Take a closer look, and you’ll realise that many of the islands that we now think of as making up the ‘English Caribbean’ actually have Spanish names. Barbados means ‘bearded ones’ in Spanish (and Portuguese – no-one’s quite sure who reached the island first), and the name is believed to refer either to the long, hanging roots of the bearded fig tree, or to the bearded Caribs who inhabited the island. Many of the names the Spanish gave to the islands have religious roots: Antigua, meaning ‘old’ or ‘ancient’, is thought to have been named by Christopher Columbus after the icon of Santa María de la Antigua in Seville Cathedral, while Trinidad refers to the Holy Trinity and the Dominican Republic takes its name from Saint Dominic, or Santo Domingo, after whom the nation’s capital city is also named. You might assume that the little island of Dominica also takes its name from Saint Dominic, but it in fact comes from the Latin word for ‘Sunday’, since that is the day of the week on which it is said to have been spotted by Columbus.

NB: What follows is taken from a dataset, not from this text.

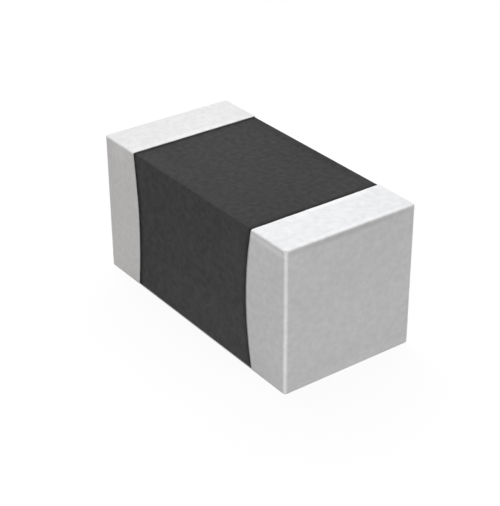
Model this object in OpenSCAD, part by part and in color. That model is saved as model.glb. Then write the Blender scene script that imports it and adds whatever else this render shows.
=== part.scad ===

Some of the more unusual names in the Caribbean include Tobago, from the same root as the word ‘tobacco’, possibly due to the island’s resemblance to a cigar. Fans of obscure Caribbean trivia will also be interested to note that Tobago was briefly colonised by the Duchy of Courland, a once independent territory in what is now Latvia, which holds the distinction of being the smallest nation to colonise the Americas, and you can still visit the ruins of Fort James, named after Jacobus, Duke of Courland, on Tobago’s west coast. Visitors to the Cayman Islands might be puzzled to find that there are no caimans here, but the islands were once home to significant numbers of their crocodile relatives before they were hunted to extinction by European settlers. The Turks and Caicos islands also owe their name to their natural environment; the ‘Turks’ part comes from the indigenous Turk’s-cap cactus, so called because the cactus looks a little like it’s wearing a fez (yes, really), while ‘Caicos’ comes from caya hico, meaning ‘string of islands’ in the language of the Lucayans, a Taíno people who once inhabited the Bahamas. The Bahamas, incidentally, is another Spanish name, derived from baja mar, meaning ‘shallow sea’ or ‘low tide’.

Beach

Of course, Caribtours is about more than just the Caribbean. Spinning our globe around and looking to the East, there are just as many fascinating stories bound up in the place names of Arabia and the Indian Ocean. Once upon a time, Dubai was just a small pearling town on the Persian Gulf, before later developing into a major trading hub, and although no one is certain where the name Dubai came from, some have suggested that it is derived from a word meaning ‘money’, due to the wealth of the merchants and traders who lived there. It certainly seems appropriate today, with Dubai’s skyline dominated by glittering skyscrapers and über-luxurious hotels. Less appealing is another theory, that the name came from the word daba, meaning baby locust, many of which inhabited the area prior to human settlement. Elsewhere in the UAE, the name Abu Dhabi can be translated either as ‘Father of deer’ or ‘Rich in deer’, presumably in reference to the Emirate’s native gazelles.

Skyline At Night

The island of Sri Lanka has been known by many names over the centuries. The Greeks called the island Taprobanê, thought to originate from an ancient Pāli word meaning ‘copper-coloured leaf’, while the old English name Ceylon is believed to have come from the Sanskrit word sinha, meaning ‘lion’, though there are no lions on the island. In Arabic and Persian, the island came to be known as Serendib, as made famous in the Persian fairytale ‘The Three Princes of Serendib’, in which the eponymous heroes were constantly discovering things that they weren’t looking for, from which the English word ‘serendipity’ was coined. In 1972, however, the island was officially renamed as Sri Lanka, meaning ‘resplendent island’ in Sanskrit, and we can’t really find fault with that description.

Curieuse island coast courtesy Raymond Sahuquet, Seychelles Tourist Board

Rather more straightforward are the Seychelles, named after Jean Moreau de Séchelles, Louise XV’s Minister of Finance. Elsewhere in the Indian Ocean, Mauritius was known as Dina Arobi (‘abandoned island’) by the Arab sailors who first discovered it, then later Ilha do Cirne by the Portuguese (‘island of the swan’), before the Dutch arrived and named it Mauritius, after Prince Maurice van Nassau. Perhaps the most evocative name in the Indian Ocean, however, is the Maldives, believed to derive from a Sanskrit name meaning ‘garland of islands’ or ‘necklace islands’. Take a look at the clustered coral atolls on a map, and you can’t help but notice how perfect a name it is.